The Court then discussed “foundational principles” and, in particular, honed in on the “federalism” principle. After considering the arguments of Mr. Comeau and the Attorneys General, the Court held that it could accept either set of arguments on the federalism principle. The language used by the Court in para. 88 in rejecting both sets of arguments will serve as fodder for many interprovincial trade issues to come…. [para. 88]:
[88] We cannot therefore accept either the arguments of Mr. Comeau or the Crown on the principle of federalism. This does not mean, however, that the principle is unhelpful to the interpretation of s. 121. The need to maintain balance embodied in the federalism principle supports an interpretation of s. 121 that prohibits laws directed at curtailing the passage of goods over interprovincial borders, but allows legislatures to pass laws to achieve other goals within their powers, even though the laws may have the incidental effect of impeding the passage of goods over interprovincial borders.
[My emphasis]
The Court considered the jurisprudence on s. 121 and ultimately concluded that s. 121 “prohibits laws that in essence and purpose restrict trade across provincial boundaries [paras. 106-109]:
[106] We conclude that a purposive approach to s. 121 leads to the following conclusion: s. 121 prohibits laws that in essence and purpose restrict trade across provincial boundaries. Laws that only have the incidental effect of restricting trade across provincial boundaries because they are part of broader schemes not aimed at impeding trade do not offend s. 121 because the purpose of such laws is to support the relevant scheme, not to restrict interprovincial trade. While Gold Seal did not undertake a purposive analysis of s. 121 and hence did not describe the ambit of s. 121 precisely in these terms, it is entirely consistent with it. The earlier jurisprudence of this Court on s. 121 and the broader articulation adopted by Rand J. stand as different moments on a progressive jurisprudential continuum, all consistent with the text of s. 121, its historical and legislative contexts, and the principle of federalism.
[107] It follows that a party alleging that a law violates s. 121 must establish that the law in essence and purpose restricts trade across a provincial border. “Essence” refers to the nature of the measure — “‘what a thing is’; . . . [its] character”: The Oxford English Dictionary (2nd ed. 1989), at p. 400. “Purpose” focuses on the object, or primary purpose, of the measure.
[108] The first question is whether the essence or character of the law is to restrict or prohibit trade across a provincial border, like a tariff. Tariffs, broadly defined, are “customs duties and charges of any kind imposed on or in connection with importation or exportation”: General Agreement on Tariffs and Trade (World Trade Organization), Can. T.S. 1948 No. 31, Part I, Article I. The claimant must therefore establish that the law imposes an additional cost on goods by virtue of them coming in from outside the province. Put another way, a claimant must establish that the law distinguishes goods in a manner “related to a provincial boundary” that subjects goods from outside the province to additional costs: Murphy, at p. 642, per Rand J. A prohibition on goods crossing the border is an extreme example of such a distinction.

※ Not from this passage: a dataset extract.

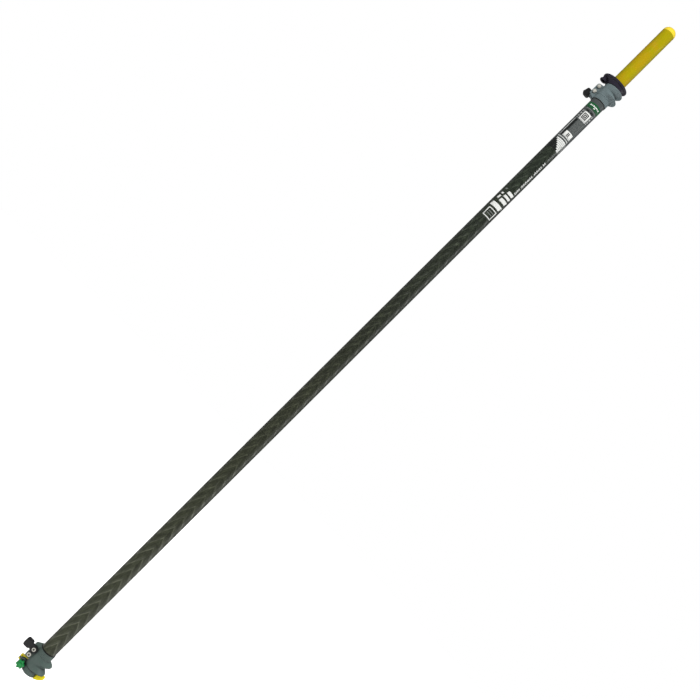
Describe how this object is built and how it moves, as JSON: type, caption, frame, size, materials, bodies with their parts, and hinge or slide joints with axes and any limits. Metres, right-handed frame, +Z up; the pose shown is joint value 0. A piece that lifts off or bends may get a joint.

[109] The additional cost need not be a charge physically levied at the border, nor must it take the form of an actual surcharge; all that is required is that the law impose a cost burden on goods crossing a provincial border.
The laws that have the incidental effect of limiting trade between provinces but have otherwise legitimate purposes within a proper scope of provincial jurisdiction do not have the effect of running afoul of s. 121. It is only laws that are designed to limit or impede interprovincial trade in goods per se that are affected by s. 121 [paras. 112-114]:
[112] Stand-alone laws that have the effect of restricting trade across provincial boundaries will not violate s. 121 if their primary purpose is not to impede trade, but some other purpose. Thus a law that prohibits liquor crossing a provincial boundary for the primary purpose of protecting the health and welfare of the people in the province would not violate s. 121. More commonly, however, the primary purpose requirement of s. 121 fails because the law’s restriction on trade is merely an incidental effect of its role in a scheme with a different purpose. The primary purpose of such a law is not to restrict trade across a provincial boundary, but to achieve the goals of the regulatory scheme.
[113] However, a law that in essence and purpose impedes cross-border trade cannot be rendered constitutional under s. 121 solely by inserting it into a broader regulatory scheme. If the primary purpose of the broader scheme is to impede trade, or if the impugned law is not connected in a rational way to the scheme’s objective, the law will violate s. 121. A rational connection between the impugned measure and the broader objective of the regulatory scheme exists where, as a matter of reason or logic, the former can be said to serve the latter: see, e.g., RJR-MacDonald Inc. v. Canada (Attorney General), [1995] 3 S.C.R. 199, at para. 153, per McLachlin J. (as she then was), and at para. 184, per Iacobucci J. The scheme may be purely provincial, or a mixed federal-provincial scheme: Gold Seal; see also Reference re Agricultural Products Marketing Act.
[114] In summary, two things are required for s. 121 to be violated. The law must impact the interprovincial movement of goods like a tariff, which, in the extreme, could be an outright prohibition. And, restriction of cross-border trade must be the primary purpose of the law, thereby excluding laws enacted for other purposes, such as laws that form rational parts of broader legislative schemes with purposes unrelated to impeding interprovincial trade.
The Court held that s. 134(b) of the Liquor Control Act was primarily intended to control the evils of unlimited access to liquor. This is an appropriate purpose within provincial jurisdiction and thus, despite having an effect on interprovincial trade in liquor, it did not contravene s. 121.
Concluding Comments
The Court was undoubtedly aware of the debate over the Trans Mountain pipeline expansion project raging within Canada and, in particular, between the British Columbian government on one hand and the Albertan, Saskatchewan, and federal governments on the other. Its language, always chosen quite carefully and deliberately, seems to be a warning to the Albertan and Saskatchewan governments that are threatening to enact laws designed to cut off oil products to British Columbia if the latter continues to consider environmental regulations designed to limit the increased delivery of diluted bitumen to the Pacific coast. It would seem that s. 121 could be used to negate not just inter-provincial tariffs but also laws with the primary purpose of restricting cross-border trade And that, it would seem, is exactly what Alberta and Saskatchewan are contemplating doing.
Whether we ever will see a freer flow of liquor across provincial borders remains to be seen. Would it not be a somewhat of an amusing result if s. 121 frees up the flow of oil instead of beer?